The gap is similar when it comes to an upper middle class area such as Northriding with an average rental rate of R11 500 for three-bedroom cluster homes. A similar home in Big Bay on the Blouberg coast achieves about R15 500 a month on average.

Clifton, Camps Bay, Fresnaye, Bantry Bay and the V&A Waterfront have the highest rentals in the country. Clifton now ranges to about R150 000 a month for a luxury apartment with direct beach access, and R200 000 a month does not look too far off, says Seeff.

Luxury homes in Camps Bay, Bantry Bay and Fresnaye now rent out for about R40 000 to R50 000 a month ranging to about R80 000 to R100 000 for a luxury home with sea views.

A two-bedroom apartment at the V&A Waterfront can achieve about R30 000 to R40 000 a month and a luxury unit on the Front Yacht Basin can go for as much as R45 000 to R80 000 a month during the high season.
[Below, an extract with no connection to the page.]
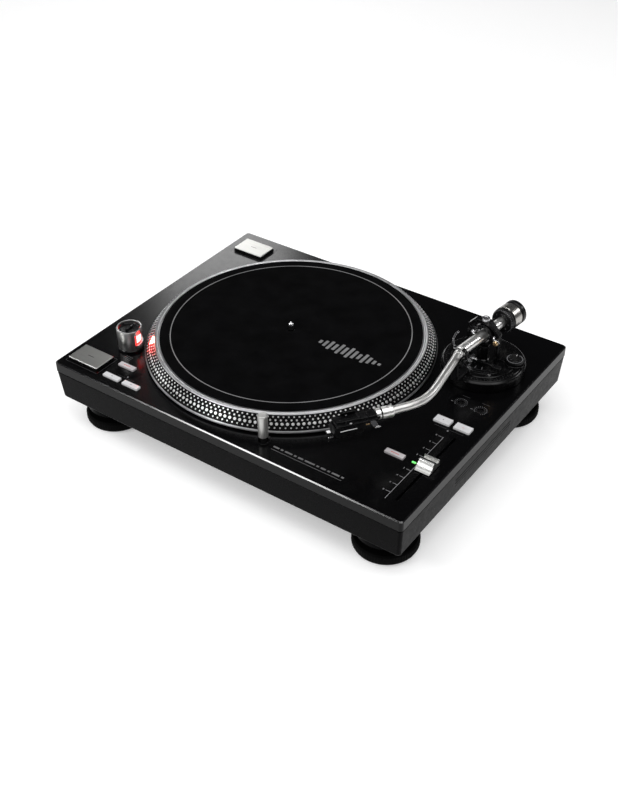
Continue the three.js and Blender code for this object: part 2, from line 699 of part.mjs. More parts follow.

Although you can still find a modest three-bedroom house in the southern suburbs for around R30 000 a month, the average rental price for a luxury home in suburbs such as Constantia and Bishopscourt now ranges to about R50 000 to R60 000 a month with highest rates now reaching R100 000 to R120 000.

Even in the western and northern side of the city rental rates have risen considerably, says Seeff. Where you could for example still find plenty of houses to rent below R12 000 a month two years ago, you can now expect to pay up to R40 000 to R50 000 a month for a luxury house with sea views in Bloubergstrand, Durbanville and Plattekloof.

Although the expected strong demand is good news for landlords, Seeff cautions that they will need to watch the market carefully and may well need to adjust their rental expectations.

“Bear in mind that unreasonably high rental rates may well result in financial losses, not only because tenants are going to battle to meet their monthly payments, but you may end up with legal costs and possible vacancy periods,” says Seeff.